Description of the task: Starting at the first line of the data below, write out each line exactly until you reach the line containing "nocking_height = 48; // [42:1:54]", and include that line too.

Source excerpt:
◇ ◇ ◇ ◇ ◇
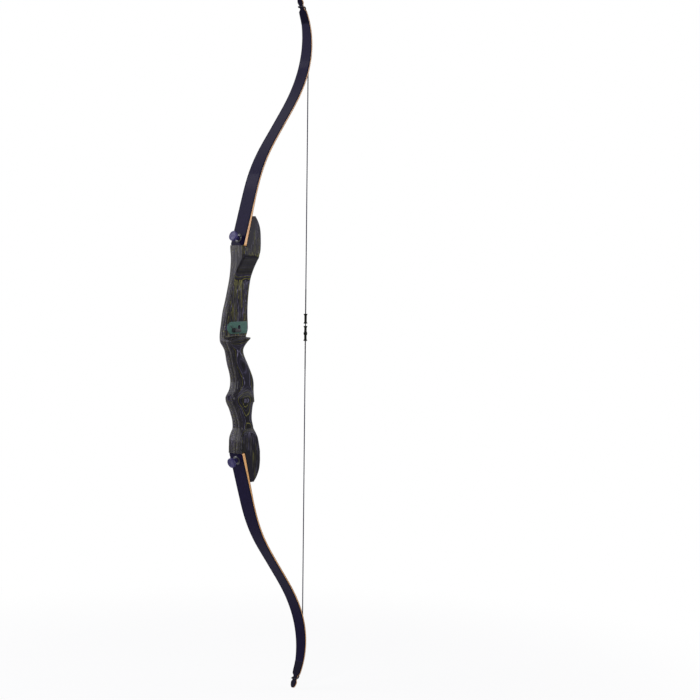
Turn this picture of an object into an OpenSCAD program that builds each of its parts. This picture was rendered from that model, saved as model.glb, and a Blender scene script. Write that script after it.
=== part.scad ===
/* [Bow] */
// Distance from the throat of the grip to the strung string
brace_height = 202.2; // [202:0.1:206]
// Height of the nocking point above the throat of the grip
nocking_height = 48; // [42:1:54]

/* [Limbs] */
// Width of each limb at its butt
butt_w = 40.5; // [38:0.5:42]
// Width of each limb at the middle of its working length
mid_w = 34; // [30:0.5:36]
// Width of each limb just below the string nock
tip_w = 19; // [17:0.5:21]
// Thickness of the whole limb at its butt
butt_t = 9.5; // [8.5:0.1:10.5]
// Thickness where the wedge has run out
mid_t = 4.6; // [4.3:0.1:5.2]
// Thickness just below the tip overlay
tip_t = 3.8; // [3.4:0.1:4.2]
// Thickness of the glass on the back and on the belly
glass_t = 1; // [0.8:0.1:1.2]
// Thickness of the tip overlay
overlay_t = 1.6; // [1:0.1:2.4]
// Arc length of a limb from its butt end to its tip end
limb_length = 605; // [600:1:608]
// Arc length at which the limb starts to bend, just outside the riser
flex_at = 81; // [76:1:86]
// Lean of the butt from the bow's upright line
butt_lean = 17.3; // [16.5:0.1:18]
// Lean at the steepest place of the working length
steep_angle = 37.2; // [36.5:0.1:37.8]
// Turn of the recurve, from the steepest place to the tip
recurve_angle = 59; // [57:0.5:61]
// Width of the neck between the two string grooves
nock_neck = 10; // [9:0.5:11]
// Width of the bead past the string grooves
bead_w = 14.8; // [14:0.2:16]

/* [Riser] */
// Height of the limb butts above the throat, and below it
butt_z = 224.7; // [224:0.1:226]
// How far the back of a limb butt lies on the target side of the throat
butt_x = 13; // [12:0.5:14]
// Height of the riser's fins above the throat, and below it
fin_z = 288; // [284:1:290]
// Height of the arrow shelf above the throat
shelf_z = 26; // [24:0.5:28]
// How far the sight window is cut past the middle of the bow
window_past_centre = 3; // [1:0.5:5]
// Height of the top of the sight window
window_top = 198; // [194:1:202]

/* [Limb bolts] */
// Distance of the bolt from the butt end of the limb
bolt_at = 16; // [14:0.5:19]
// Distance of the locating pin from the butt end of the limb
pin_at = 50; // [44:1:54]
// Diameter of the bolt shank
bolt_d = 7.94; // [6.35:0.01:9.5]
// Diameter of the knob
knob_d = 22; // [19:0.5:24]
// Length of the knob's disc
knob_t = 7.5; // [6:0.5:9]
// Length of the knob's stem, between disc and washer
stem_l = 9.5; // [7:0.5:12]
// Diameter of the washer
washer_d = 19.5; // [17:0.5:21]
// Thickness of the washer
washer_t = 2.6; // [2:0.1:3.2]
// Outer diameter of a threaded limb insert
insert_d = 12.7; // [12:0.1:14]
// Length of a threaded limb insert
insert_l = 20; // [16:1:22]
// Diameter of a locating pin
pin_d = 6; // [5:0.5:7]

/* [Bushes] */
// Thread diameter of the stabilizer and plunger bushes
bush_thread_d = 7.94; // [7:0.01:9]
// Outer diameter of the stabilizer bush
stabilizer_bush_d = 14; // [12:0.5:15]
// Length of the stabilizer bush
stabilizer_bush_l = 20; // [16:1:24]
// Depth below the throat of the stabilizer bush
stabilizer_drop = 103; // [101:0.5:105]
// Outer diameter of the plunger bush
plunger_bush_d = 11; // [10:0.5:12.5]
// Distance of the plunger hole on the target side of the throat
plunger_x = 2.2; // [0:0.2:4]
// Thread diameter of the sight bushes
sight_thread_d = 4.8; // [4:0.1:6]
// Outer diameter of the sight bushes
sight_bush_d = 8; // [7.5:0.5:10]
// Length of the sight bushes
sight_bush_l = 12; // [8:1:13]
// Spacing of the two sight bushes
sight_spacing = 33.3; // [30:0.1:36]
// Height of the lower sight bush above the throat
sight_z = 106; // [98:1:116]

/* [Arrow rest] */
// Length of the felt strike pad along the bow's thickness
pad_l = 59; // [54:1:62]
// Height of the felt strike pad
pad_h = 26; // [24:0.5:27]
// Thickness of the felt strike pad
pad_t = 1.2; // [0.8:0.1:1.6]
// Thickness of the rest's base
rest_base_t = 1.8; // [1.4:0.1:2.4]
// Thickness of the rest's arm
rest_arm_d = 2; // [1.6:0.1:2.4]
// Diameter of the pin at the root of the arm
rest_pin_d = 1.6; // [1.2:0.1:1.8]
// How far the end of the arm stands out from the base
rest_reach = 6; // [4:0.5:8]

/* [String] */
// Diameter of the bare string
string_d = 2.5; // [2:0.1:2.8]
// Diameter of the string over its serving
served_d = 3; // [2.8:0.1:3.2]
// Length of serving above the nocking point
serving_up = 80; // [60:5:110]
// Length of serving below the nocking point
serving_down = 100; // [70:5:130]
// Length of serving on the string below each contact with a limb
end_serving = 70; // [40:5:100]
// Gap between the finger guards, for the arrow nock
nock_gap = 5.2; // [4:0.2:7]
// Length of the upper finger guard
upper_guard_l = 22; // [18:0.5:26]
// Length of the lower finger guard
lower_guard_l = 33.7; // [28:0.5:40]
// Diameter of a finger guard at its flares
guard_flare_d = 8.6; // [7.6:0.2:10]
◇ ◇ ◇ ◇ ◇
Written solution:
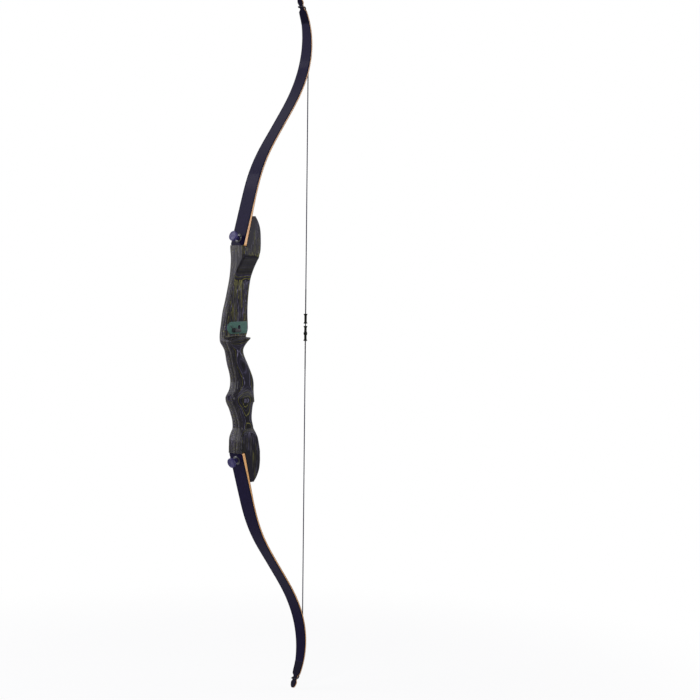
Turn this picture of an object into an OpenSCAD program that builds each of its parts. This picture was rendered from that model, saved as model.glb, and a Blender scene script. Write that script after it.
=== part.scad ===
/* [Bow] */
// Distance from the throat of the grip to the strung string
brace_height = 202.2; // [202:0.1:206]
// Height of the nocking point above the throat of the grip
nocking_height = 48; // [42:1:54]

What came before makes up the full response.